Right now, all I can do is try to figure out where a system's replacement level is in winning percentage terms, look at someone with exactly twice the replacement level's defensive W%, find out how many defensive WAR that guy has, and put a minus sign in front of that WAR number for the DH (adjusting for playing time, which is it's own corner of hell, because a DH's playing time isn't measured in defensive innings; you have to extrapolate from his PA). This seriously affect's a DH's value, of course, especially compared to the people who have his defensive WAR as zero, which is wrong. Your system will have some glove butchers with negative defensive W% and WAR, because they are worse than replacement, and a DH has to have less defensive value than that, or he would be playing the the field and the other guy would be the DH. So far, the problem has been minor. People like Jim Rice and Dave Winfield take a serious hit from me for their years as DHs, but not a catastrophic one. Edgar Martinez is a different question. His career is mostly at DH. The negative DWAR get pretty high. He drops completely out of HoF or HoM contention.
This is, of course, just the top of the iceberg. Edgar is the first "career DH" to come up in a ballot. There are going to be more, and it's going to be soon. I'd like to have a serous method of evaluating their defensive lack of value.
So, has anyone fought with this one before? Does anyone have a good solution? Otherwise, I have to go with what I have, which is the Defensive W% at Twice Replacement Level deduction I mentioned above. And yes, this issue is why I left him off my HoM ballot. I simply didn't have time to ask for help here, and with the defensive adjustment I was making, Edgar wasn't one of the top 15 candidates.

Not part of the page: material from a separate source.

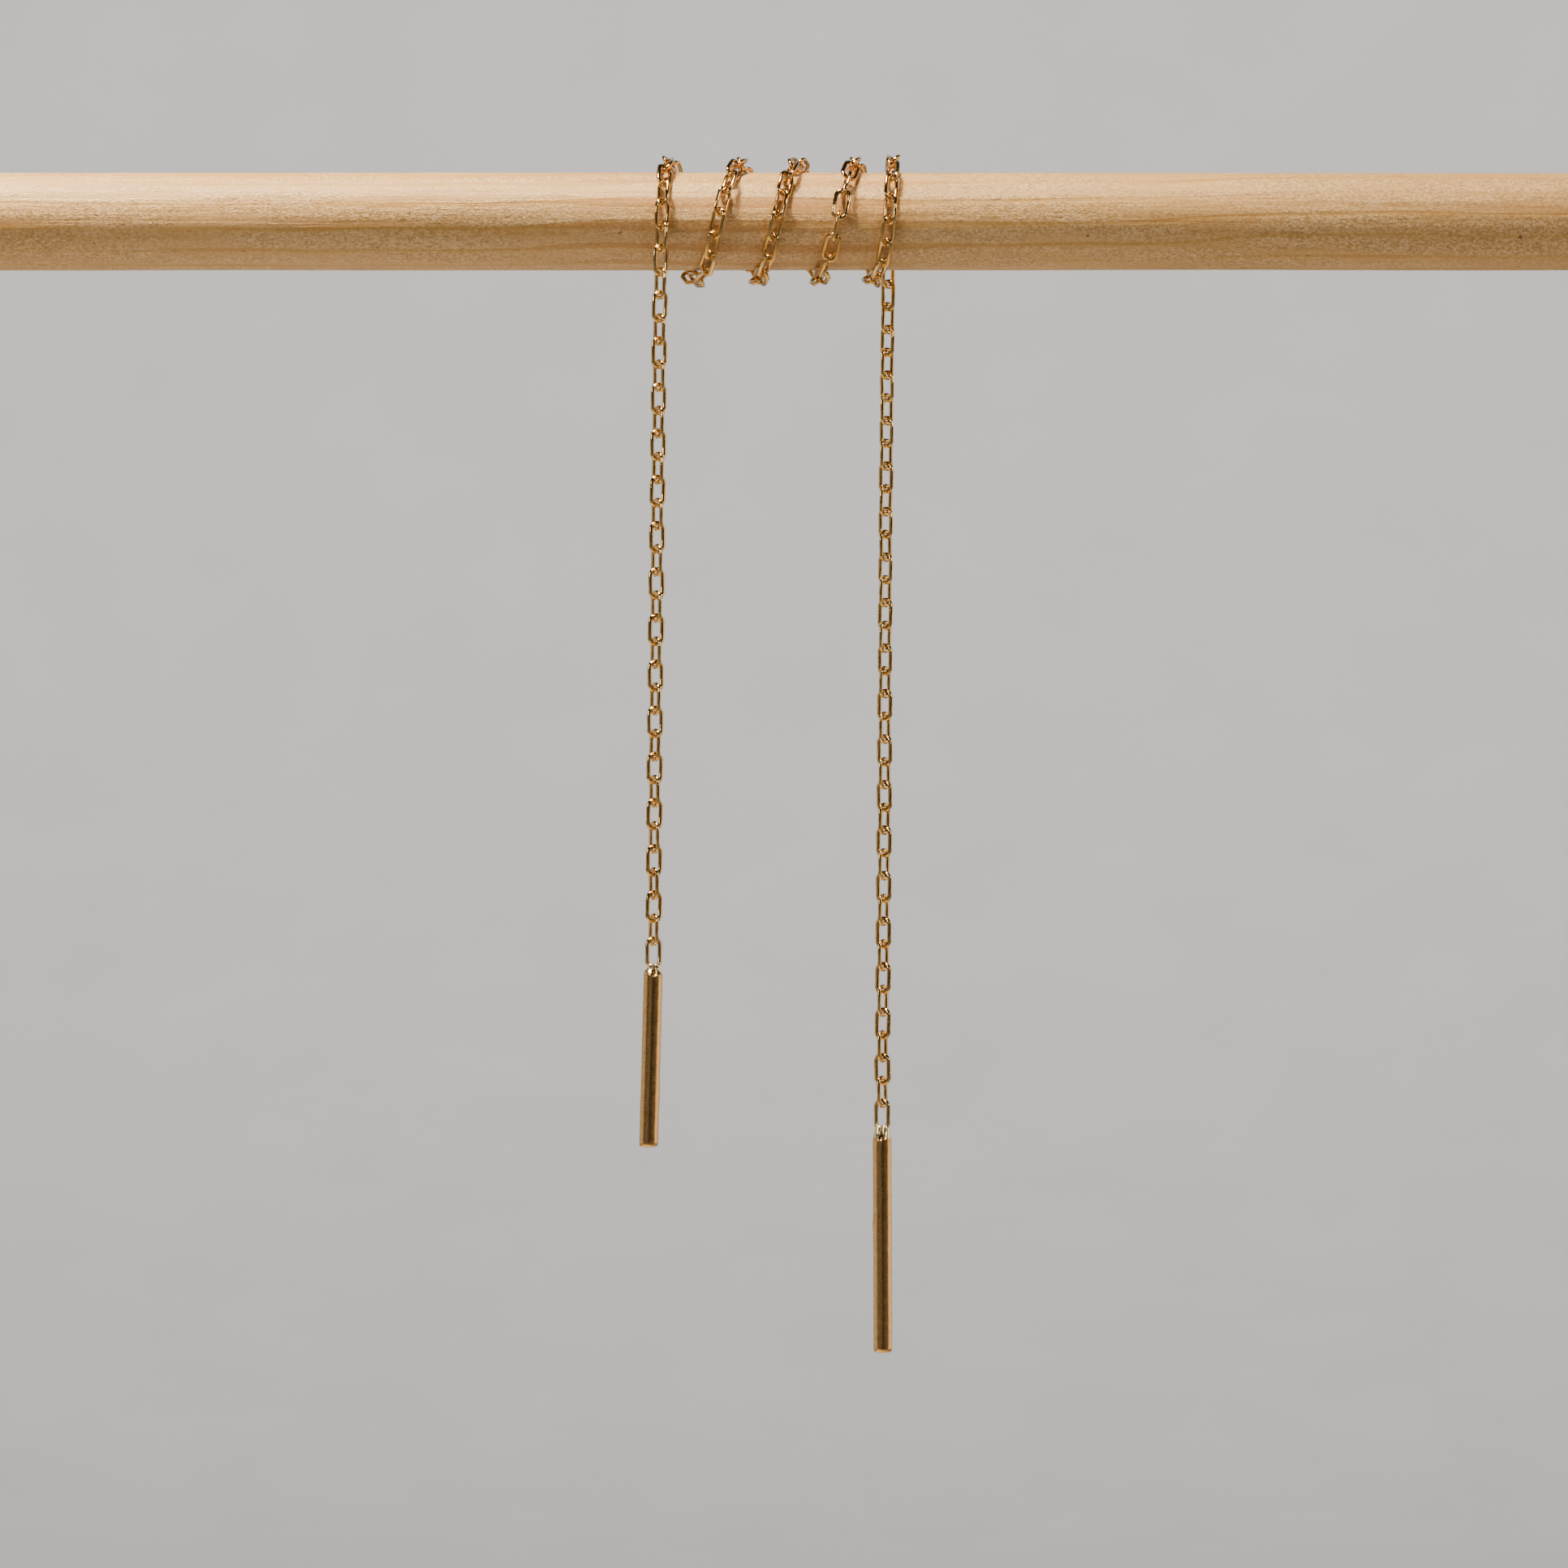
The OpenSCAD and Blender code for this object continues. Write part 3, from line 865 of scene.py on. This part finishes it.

Thanks in advance for any help,
- Brock
It's similar, though not exactly the same thing, as the problem Bill James has with Johnny Bench. He is sure, and so is everyone else, that Bench was an A+ catcher. But his ranking system doesn't generate that. Because Bench was so good, no one would run on him, so the Reds' team profit on his defense is less than a lesser defender who didn't scare baserunners so much. Bill's system sees that and downgrades Bench's glove accordingly (all the way to A, but without the +). Bench is a big problem to Bill's system; DH defense is a big problem in anyone's system.
To assume that a DH's defense is zero is to assume that he is better than I would be. Now, I would be lousy on defense. I'm 62 years old, about 235 pounds, have no arm, and because of a small birth anomaly, run horribly. I would be well under anyone's replacement rate as a glove. And yet, if you put me out there at shortstop in major league games, sooner or later someone would hit a grounder right at me and I'd catch it and get it over to first in time. And at that point, I, who would certainly have a negative defensive ranking, would have contributed more defense than the DH, who would get the better ranking of zero. That can't be right. There has to be some way to compute a DH's defense out to less than zero, and less than anyone, even my aforementioned dead body, who is actually out there with a glove. I know the thought process is right; I was just hoping someone had figured this out before and also figured out what the negative number ought to be, so I can evaluate Edgar and the career DHs who will follow him.